§ **GIVEN DATA**:
— begin —
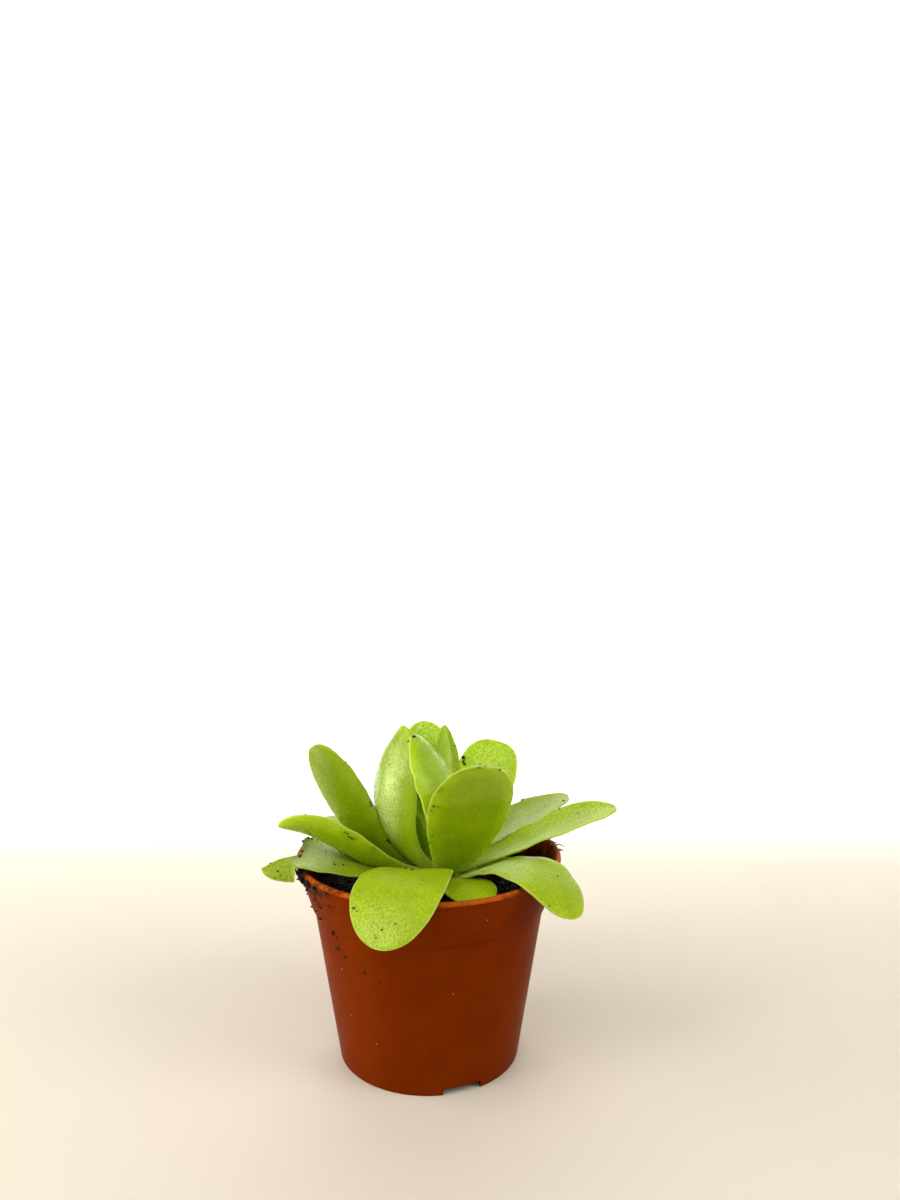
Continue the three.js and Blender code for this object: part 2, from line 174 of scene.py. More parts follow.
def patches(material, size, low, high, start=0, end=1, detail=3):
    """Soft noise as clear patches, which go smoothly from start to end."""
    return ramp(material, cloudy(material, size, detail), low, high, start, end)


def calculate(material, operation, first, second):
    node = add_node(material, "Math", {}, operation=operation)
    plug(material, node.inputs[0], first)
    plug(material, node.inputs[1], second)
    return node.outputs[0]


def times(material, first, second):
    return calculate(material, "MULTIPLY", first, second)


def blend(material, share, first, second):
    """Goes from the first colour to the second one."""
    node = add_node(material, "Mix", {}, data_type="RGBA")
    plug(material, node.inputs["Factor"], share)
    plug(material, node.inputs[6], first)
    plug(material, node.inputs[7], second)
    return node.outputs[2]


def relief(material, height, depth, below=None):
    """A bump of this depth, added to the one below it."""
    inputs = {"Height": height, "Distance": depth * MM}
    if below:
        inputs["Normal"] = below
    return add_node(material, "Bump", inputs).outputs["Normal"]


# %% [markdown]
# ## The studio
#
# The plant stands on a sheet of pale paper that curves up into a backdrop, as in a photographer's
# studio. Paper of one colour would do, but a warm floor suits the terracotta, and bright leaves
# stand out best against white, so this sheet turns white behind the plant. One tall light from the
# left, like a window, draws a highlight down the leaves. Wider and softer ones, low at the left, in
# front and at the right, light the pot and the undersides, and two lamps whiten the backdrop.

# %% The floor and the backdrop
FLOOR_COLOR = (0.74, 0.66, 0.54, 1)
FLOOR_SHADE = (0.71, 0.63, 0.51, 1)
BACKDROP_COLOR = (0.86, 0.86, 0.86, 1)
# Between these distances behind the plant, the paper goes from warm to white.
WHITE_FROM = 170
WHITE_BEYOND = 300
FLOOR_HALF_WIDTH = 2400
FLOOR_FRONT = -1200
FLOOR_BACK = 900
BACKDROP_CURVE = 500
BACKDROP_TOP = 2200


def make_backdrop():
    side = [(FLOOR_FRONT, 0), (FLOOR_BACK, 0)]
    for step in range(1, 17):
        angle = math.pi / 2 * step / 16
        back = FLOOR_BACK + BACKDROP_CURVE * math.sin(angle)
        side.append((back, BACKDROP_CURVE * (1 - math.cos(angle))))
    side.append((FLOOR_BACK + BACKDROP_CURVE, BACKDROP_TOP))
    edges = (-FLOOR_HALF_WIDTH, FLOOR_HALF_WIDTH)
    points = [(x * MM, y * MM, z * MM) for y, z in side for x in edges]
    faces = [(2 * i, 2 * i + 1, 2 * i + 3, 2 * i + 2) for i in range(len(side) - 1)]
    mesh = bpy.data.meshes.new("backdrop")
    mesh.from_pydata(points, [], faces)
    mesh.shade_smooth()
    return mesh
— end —
§ **PROBLEM DETAILS**: Copy every line that contains the string "this".

§ **FINAL RESULT**:
Continue the three.js and Blender code for this object: part 2, from line 174 of scene.py. More parts follow.
    """A bump of this depth, added to the one below it."""
# stand out best against white, so this sheet turns white behind the plant. One tall light from the